As for recommended practices I'm not sure there's enough operational
experience is most situations to have anything useful to recommend yet. I
would be pleased to be wrong here but suspect that we may be starting to get
there for some uses of DKIM and are a long way away from that with ADSP.





We know well about spamassassin, DNSBL, DCC but this is about it. I thought
security by obscurity was a bad idea? ;)


Not sure this qualifies for security by obscurity. It's pretty
straightforward how all these technologies work. How people make use of the
data these technologies provide, that only seems obscure because people are
still figuring it out themselves. Compare this to how people use IP
addresses there's a pretty wide variety there and a lot of those uses would
qualify as "obscured" from outside users too.
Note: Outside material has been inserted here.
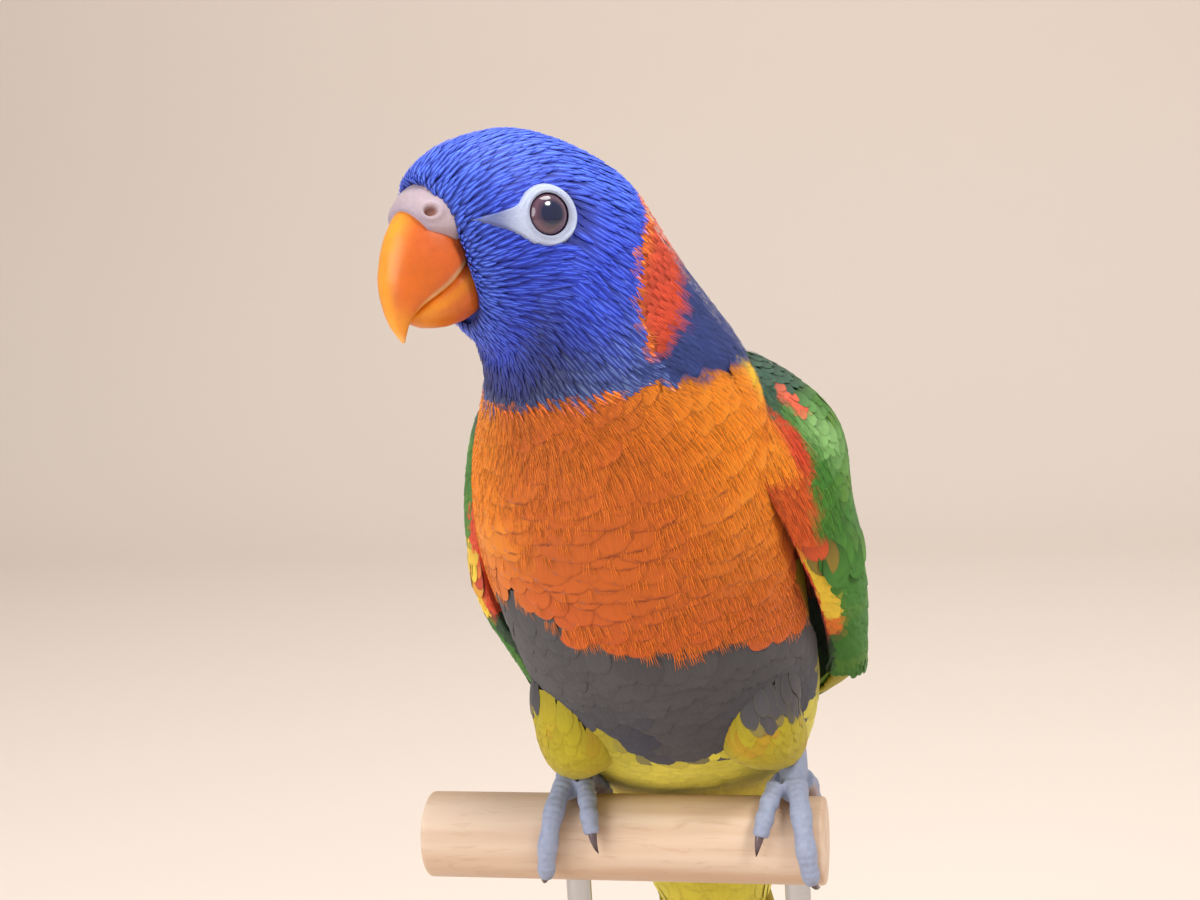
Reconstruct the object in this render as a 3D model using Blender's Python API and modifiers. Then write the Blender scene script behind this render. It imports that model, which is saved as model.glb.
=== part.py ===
"""Red-collared lorikeet gripping a cut length of dowel, which two rods hold above a flat base.

Metres, +Z up, origin under the middle of the base. The dowel runs along X. The bird is written in its own
frame: x to its left, y behind it, z up, from the point on top of the dowel midway between its feet.
"""

import math

import bmesh
import bpy
from mathutils import Matrix, Vector

MM = 0.001
GAP = 0.3 * MM  # clearance between pieces that touch

# ---- driving dimensions, in millimetres and degrees ----
BASE_SIZE = (140, 130, 12)
BASE_BEVEL = 1.5
PERCH_TOP = 140  # height of the dowel's upper line above the floor
PERCH_RADIUS = 8.5
PERCH_ENDS = (-52, 28)
PERCH_BEVEL = 0.8
ROD_RADIUS = 2.5
ROD_DEPTH = 5  # how far a rod goes into the base and into the dowel
FOOT_SPACING = 22  # each foot's distance from the middle

CHEST_TURN = -12  # the chest looks a little to the bird's right of its feet
BODY_LEAN = -3.4
HEAD_TURN = -29  # further than the chest
HEAD_NOD = 3.5
NECK_PIVOT = 28  # how far forward of the feet the head's turning axis stands
EYE_AT = (38.4, 117)  # forward and up, where the line between the eyes crosses the mid plane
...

----- Original Message -----
From: "Michael Thomas" <mike(_at_)mtcc(_dot_)com>
To: "Anti-Spam Research Group - IRTF" <asrg(_at_)irtf(_dot_)org>
Cc: dcrocker(_at_)bbiw(_dot_)net
Sent: Tuesday, 13 January, 2009 8:24:24 AM (GMT+1200) Auto-Detected
Subject: Re: [Asrg] where the message originated

Franck Martin wrote:
I have run a series of tests, where I sign a message (sent by me) but
with only the Return-path containing my domain (DKIM does not sign the
return-path as recommended in the spec).

I used the DKIM reflectors on www.dkim.org

and the assessment I got was: neutral (none of the signed field contain
the domain of the signer).

like if it is wrong.

I think it should be a pass. I fear that many people that verify DKIM
make the same mistake.

  Note that this not about DKIM but about SSP/ADSP and
Authentication-Results.
  I believe that the SSP/ADSP result should be neutral, but that the DKIM
  result is "pass". A lot of the reflectors haven't been updated for quite
a
  while, and the earlier drafts of Auth-Res didn't make a distinction
between
  DKIM and SSP/ADSP. So, true to form, differing implementations did
differing
  things in the face of the ambiguity.


I'm thinking of adding an X-header that will contain my domain and sign
it via DKIM and see if the reflectors are happier.

  I _think_ that my reflector does the right thing in that it separates out
the
  dkim results from the ssp results, but I'm pretty sure that it's out of
date
  wrt both the new auth-res draft and the adsp draft.

  In either case, an X-header isn't going to change anything. The ADSP part
is
  always keyed of of the real live From address.